EXERCISE AIM | Everything from the line that holds "# the lid and" through the end of the data below should be output exactly, both ends included.

MATERIAL PROVIDED |
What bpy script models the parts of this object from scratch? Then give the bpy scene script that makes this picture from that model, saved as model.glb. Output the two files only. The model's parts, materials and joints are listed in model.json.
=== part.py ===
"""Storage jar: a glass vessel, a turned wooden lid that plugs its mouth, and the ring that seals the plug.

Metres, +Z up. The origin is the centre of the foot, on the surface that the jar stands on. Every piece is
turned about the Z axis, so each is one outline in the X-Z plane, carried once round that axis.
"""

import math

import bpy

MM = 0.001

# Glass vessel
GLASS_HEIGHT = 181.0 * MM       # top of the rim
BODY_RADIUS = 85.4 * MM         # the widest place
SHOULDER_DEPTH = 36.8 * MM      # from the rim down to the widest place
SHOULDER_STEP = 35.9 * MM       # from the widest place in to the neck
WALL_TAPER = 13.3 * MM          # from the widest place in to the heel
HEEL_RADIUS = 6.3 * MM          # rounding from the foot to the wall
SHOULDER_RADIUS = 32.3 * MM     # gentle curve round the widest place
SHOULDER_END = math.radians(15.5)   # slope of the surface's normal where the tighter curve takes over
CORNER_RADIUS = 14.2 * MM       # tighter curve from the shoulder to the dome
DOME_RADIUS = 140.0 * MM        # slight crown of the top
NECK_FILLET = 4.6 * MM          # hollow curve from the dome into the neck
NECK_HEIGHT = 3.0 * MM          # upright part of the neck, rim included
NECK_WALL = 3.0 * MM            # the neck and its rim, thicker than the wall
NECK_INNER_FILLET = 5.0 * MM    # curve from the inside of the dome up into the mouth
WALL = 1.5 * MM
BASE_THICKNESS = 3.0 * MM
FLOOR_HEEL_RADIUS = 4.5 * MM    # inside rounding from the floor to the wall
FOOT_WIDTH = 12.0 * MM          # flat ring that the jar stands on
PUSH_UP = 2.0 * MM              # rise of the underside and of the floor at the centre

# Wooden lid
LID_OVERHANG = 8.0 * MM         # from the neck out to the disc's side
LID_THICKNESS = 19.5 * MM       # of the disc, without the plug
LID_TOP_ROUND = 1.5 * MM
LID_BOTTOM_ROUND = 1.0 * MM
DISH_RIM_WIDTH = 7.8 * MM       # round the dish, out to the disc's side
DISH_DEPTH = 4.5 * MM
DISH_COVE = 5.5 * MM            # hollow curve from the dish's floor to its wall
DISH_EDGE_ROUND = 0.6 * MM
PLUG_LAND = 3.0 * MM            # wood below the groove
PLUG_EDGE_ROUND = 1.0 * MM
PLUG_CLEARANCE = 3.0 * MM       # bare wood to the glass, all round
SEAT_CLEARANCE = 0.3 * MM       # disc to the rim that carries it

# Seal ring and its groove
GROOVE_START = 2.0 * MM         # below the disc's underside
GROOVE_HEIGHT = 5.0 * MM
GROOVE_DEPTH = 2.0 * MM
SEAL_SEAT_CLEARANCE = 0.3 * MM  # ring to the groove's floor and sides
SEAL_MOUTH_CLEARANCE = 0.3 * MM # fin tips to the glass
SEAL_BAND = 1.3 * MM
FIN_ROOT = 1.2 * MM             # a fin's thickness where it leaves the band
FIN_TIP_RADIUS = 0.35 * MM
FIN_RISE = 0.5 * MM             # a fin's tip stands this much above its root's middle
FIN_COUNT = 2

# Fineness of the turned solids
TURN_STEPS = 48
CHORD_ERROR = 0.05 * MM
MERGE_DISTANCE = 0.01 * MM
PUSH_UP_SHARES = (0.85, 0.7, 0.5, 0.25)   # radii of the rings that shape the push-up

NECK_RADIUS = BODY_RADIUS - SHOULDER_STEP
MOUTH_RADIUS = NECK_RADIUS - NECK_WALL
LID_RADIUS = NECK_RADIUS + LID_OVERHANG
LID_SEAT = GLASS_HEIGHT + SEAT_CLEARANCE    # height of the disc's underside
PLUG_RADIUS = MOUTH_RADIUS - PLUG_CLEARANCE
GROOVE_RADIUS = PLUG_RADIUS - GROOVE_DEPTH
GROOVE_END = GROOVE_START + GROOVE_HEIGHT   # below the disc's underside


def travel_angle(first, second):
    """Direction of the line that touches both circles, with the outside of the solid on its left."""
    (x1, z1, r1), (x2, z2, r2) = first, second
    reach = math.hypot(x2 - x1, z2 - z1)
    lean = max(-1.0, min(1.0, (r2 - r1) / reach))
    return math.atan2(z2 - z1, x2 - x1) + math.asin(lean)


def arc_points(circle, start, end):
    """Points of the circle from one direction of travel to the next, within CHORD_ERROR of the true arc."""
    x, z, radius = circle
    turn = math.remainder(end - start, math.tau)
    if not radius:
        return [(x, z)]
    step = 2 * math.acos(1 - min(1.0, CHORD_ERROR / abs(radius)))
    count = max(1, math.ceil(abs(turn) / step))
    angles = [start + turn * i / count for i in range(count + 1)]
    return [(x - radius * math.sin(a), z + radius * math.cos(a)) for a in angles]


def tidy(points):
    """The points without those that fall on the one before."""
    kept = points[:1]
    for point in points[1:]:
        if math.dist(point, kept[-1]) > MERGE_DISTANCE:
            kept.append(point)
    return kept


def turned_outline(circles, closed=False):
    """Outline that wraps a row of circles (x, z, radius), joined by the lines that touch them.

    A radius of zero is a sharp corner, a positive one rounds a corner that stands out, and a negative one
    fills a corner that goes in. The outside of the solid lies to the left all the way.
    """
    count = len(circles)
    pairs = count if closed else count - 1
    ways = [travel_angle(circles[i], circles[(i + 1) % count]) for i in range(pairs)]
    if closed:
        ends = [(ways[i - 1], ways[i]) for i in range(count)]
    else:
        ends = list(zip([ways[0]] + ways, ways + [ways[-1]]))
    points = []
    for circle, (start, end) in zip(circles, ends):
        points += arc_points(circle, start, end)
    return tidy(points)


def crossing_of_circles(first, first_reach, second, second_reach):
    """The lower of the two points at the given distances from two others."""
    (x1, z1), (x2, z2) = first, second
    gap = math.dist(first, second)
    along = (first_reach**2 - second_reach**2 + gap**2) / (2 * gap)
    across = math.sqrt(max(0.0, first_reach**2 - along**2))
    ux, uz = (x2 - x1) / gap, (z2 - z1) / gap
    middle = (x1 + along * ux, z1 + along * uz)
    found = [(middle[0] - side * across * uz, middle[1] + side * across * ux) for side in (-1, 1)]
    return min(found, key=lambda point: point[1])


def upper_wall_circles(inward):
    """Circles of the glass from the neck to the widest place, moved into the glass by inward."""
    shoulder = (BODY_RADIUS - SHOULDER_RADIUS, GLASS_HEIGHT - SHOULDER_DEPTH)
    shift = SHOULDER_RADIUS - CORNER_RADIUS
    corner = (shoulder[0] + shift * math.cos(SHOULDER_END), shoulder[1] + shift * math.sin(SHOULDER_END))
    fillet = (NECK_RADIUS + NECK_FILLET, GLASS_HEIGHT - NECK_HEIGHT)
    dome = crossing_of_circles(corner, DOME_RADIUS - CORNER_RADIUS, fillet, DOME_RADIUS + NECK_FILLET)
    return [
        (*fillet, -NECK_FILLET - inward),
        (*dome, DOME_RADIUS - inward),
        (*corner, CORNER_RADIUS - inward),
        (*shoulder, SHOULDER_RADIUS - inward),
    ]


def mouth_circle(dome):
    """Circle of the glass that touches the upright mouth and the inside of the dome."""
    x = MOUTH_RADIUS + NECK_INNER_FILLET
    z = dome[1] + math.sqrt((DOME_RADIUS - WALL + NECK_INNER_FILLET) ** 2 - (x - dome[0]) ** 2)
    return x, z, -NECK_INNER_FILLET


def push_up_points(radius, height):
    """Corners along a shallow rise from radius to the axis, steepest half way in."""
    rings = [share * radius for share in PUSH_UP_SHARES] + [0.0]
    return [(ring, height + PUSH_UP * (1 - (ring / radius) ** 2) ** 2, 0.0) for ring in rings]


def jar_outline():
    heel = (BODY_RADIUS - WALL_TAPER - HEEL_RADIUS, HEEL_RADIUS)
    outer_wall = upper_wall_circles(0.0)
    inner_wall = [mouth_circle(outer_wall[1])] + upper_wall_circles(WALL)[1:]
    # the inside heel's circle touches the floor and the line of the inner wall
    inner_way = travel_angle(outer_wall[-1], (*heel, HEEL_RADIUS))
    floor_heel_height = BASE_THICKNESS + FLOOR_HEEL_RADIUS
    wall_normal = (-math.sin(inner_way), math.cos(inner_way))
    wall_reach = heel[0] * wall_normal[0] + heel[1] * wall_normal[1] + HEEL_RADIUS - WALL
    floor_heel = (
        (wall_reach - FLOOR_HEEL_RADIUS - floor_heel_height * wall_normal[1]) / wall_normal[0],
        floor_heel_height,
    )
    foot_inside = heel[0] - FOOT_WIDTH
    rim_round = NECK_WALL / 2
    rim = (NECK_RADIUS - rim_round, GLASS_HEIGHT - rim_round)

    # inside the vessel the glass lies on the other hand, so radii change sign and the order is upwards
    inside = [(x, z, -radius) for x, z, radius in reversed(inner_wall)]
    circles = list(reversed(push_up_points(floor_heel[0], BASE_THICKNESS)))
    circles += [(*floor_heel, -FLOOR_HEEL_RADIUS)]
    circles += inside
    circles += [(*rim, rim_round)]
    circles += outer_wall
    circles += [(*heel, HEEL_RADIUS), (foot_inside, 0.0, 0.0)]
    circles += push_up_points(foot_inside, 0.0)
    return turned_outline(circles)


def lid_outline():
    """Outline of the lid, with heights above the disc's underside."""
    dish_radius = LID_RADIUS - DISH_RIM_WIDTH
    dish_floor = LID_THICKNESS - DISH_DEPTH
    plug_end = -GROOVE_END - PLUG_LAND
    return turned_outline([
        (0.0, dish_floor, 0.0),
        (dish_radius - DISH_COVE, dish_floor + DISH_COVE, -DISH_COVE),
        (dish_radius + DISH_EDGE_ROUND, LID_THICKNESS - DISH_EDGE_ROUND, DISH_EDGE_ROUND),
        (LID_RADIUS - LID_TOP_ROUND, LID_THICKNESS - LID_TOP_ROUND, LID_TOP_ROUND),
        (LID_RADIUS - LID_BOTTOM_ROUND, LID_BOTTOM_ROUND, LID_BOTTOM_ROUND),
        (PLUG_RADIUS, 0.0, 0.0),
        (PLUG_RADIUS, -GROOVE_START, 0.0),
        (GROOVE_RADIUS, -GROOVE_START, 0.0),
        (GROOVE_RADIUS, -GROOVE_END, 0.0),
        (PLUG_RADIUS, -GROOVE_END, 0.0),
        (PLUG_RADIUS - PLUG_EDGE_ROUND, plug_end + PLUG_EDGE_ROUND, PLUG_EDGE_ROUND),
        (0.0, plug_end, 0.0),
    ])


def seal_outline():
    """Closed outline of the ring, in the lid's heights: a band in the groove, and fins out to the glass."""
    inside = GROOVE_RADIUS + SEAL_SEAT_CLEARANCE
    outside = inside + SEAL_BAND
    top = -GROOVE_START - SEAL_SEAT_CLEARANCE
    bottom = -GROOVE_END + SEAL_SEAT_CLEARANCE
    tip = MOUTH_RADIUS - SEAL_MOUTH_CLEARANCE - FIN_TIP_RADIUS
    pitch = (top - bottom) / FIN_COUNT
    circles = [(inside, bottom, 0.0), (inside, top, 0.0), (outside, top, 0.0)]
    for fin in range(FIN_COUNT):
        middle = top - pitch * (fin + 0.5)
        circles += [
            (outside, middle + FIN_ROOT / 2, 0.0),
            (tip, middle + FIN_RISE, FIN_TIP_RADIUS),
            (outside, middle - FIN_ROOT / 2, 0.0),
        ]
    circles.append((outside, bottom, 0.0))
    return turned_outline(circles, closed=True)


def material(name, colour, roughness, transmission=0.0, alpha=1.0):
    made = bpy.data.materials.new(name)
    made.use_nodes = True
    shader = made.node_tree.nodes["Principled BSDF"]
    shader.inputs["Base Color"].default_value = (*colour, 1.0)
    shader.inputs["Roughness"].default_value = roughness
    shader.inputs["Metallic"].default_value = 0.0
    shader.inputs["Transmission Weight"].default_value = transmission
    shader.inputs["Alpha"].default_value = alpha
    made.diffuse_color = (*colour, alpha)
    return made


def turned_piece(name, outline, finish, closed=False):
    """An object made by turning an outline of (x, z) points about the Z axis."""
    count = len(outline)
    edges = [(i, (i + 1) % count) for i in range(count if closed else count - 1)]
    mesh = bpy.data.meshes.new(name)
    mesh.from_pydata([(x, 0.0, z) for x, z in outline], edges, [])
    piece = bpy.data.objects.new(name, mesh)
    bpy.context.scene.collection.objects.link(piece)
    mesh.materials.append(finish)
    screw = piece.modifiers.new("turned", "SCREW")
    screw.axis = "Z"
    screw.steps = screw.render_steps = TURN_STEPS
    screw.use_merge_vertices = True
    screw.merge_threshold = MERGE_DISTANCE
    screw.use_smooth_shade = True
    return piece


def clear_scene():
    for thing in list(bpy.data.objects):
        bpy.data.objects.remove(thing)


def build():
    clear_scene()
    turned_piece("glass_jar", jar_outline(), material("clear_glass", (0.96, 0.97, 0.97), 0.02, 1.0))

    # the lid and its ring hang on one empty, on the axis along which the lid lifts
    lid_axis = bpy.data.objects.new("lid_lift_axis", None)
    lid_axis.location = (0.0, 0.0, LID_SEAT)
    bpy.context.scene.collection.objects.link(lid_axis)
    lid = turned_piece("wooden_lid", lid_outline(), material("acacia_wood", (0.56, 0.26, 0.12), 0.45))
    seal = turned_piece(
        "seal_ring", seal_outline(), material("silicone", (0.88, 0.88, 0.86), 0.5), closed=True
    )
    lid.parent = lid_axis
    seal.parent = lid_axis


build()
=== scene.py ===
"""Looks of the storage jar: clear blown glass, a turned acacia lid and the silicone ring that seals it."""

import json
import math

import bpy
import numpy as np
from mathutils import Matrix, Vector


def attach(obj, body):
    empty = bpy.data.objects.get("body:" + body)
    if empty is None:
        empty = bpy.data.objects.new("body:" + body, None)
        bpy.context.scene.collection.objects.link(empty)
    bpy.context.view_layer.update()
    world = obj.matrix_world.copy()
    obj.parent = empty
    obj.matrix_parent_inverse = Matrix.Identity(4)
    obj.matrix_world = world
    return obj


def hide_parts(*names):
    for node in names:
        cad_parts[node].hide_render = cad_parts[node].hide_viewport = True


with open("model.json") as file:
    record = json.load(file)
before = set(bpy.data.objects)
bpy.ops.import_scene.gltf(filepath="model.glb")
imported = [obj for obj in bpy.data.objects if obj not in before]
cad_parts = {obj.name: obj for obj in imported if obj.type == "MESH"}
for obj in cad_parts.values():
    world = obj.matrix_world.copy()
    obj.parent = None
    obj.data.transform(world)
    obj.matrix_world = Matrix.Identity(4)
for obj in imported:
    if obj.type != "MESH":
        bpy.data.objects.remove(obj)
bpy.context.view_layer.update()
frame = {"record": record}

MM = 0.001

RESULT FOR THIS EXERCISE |
    # the lid and its ring hang on one empty, on the axis along which the lid lifts
    lid_axis = bpy.data.objects.new("lid_lift_axis", None)
    lid_axis.location = (0.0, 0.0, LID_SEAT)
    bpy.context.scene.collection.objects.link(lid_axis)
    lid = turned_piece("wooden_lid", lid_outline(), material("acacia_wood", (0.56, 0.26, 0.12), 0.45))
    seal = turned_piece(
        "seal_ring", seal_outline(), material("silicone", (0.88, 0.88, 0.86), 0.5), closed=True
    )
    lid.parent = lid_axis
    seal.parent = lid_axis


build()
=== scene.py ===
"""Looks of the storage jar: clear blown glass, a turned acacia lid and the silicone ring that seals it."""

import json
import math

import bpy
import numpy as np
from mathutils import Matrix, Vector


def attach(obj, body):
    empty = bpy.data.objects.get("body:" + body)
    if empty is None:
        empty = bpy.data.objects.new("body:" + body, None)
        bpy.context.scene.collection.objects.link(empty)
    bpy.context.view_layer.update()
    world = obj.matrix_world.copy()
    obj.parent = empty
    obj.matrix_parent_inverse = Matrix.Identity(4)
    obj.matrix_world = world
    return obj


def hide_parts(*names):
    for node in names:
        cad_parts[node].hide_render = cad_parts[node].hide_viewport = True


with open("model.json") as file:
    record = json.load(file)
before = set(bpy.data.objects)
bpy.ops.import_scene.gltf(filepath="model.glb")
imported = [obj for obj in bpy.data.objects if obj not in before]
cad_parts = {obj.name: obj for obj in imported if obj.type == "MESH"}
for obj in cad_parts.values():
    world = obj.matrix_world.copy()
    obj.parent = None
    obj.data.transform(world)
    obj.matrix_world = Matrix.Identity(4)
for obj in imported:
    if obj.type != "MESH":
        bpy.data.objects.remove(obj)
bpy.context.view_layer.update()
frame = {"record": record}

MM = 0.001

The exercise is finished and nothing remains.